— START Provided data —
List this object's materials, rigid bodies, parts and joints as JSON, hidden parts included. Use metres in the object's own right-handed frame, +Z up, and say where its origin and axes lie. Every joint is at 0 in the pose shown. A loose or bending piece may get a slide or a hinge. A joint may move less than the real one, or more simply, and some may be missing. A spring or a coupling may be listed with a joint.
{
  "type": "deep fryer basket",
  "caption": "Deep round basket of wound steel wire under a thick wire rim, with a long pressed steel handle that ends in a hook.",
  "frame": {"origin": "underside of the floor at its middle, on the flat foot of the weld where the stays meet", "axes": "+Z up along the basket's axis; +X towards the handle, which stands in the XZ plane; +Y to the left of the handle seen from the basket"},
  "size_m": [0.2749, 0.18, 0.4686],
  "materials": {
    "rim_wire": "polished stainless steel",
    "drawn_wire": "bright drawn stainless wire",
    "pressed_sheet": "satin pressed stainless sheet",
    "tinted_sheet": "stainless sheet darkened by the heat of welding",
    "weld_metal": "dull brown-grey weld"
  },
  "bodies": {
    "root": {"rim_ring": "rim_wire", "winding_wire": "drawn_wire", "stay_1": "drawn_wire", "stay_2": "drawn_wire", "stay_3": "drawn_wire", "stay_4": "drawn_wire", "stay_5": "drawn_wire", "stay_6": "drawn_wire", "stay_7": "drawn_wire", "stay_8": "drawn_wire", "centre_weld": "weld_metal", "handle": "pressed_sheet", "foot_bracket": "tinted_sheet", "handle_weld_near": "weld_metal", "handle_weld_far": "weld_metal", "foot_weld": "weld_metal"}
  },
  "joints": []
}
— END Provided data —
* [Exercise details] Reproduce the material verbatim, line by line.

* [Solved problem]
List this object's materials, rigid bodies, parts and joints as JSON, hidden parts included. Use metres in the object's own right-handed frame, +Z up, and say where its origin and axes lie. Every joint is at 0 in the pose shown. A loose or bending piece may get a slide or a hinge. A joint may move less than the real one, or more simply, and some may be missing. A spring or a coupling may be listed with a joint.
{
  "type": "deep fryer basket",
  "caption": "Deep round basket of wound steel wire under a thick wire rim, with a long pressed steel handle that ends in a hook.",
  "frame": {"origin": "underside of the floor at its middle, on the flat foot of the weld where the stays meet", "axes": "+Z up along the basket's axis; +X towards the handle, which stands in the XZ plane; +Y to the left of the handle seen from the basket"},
  "size_m": [0.2749, 0.18, 0.4686],
  "materials": {
    "rim_wire": "polished stainless steel",
    "drawn_wire": "bright drawn stainless wire",
    "pressed_sheet": "satin pressed stainless sheet",
    "tinted_sheet": "stainless sheet darkened by the heat of welding",
    "weld_metal": "dull brown-grey weld"
  },
  "bodies": {
    "root": {"rim_ring": "rim_wire", "winding_wire": "drawn_wire", "stay_1": "drawn_wire", "stay_2": "drawn_wire", "stay_3": "drawn_wire", "stay_4": "drawn_wire", "stay_5": "drawn_wire", "stay_6": "drawn_wire", "stay_7": "drawn_wire", "stay_8": "drawn_wire", "centre_weld": "weld_metal", "handle": "pressed_sheet", "foot_bracket": "tinted_sheet", "handle_weld_near": "weld_metal", "handle_weld_far": "weld_metal", "foot_weld": "weld_metal"}
  },
  "joints": []
}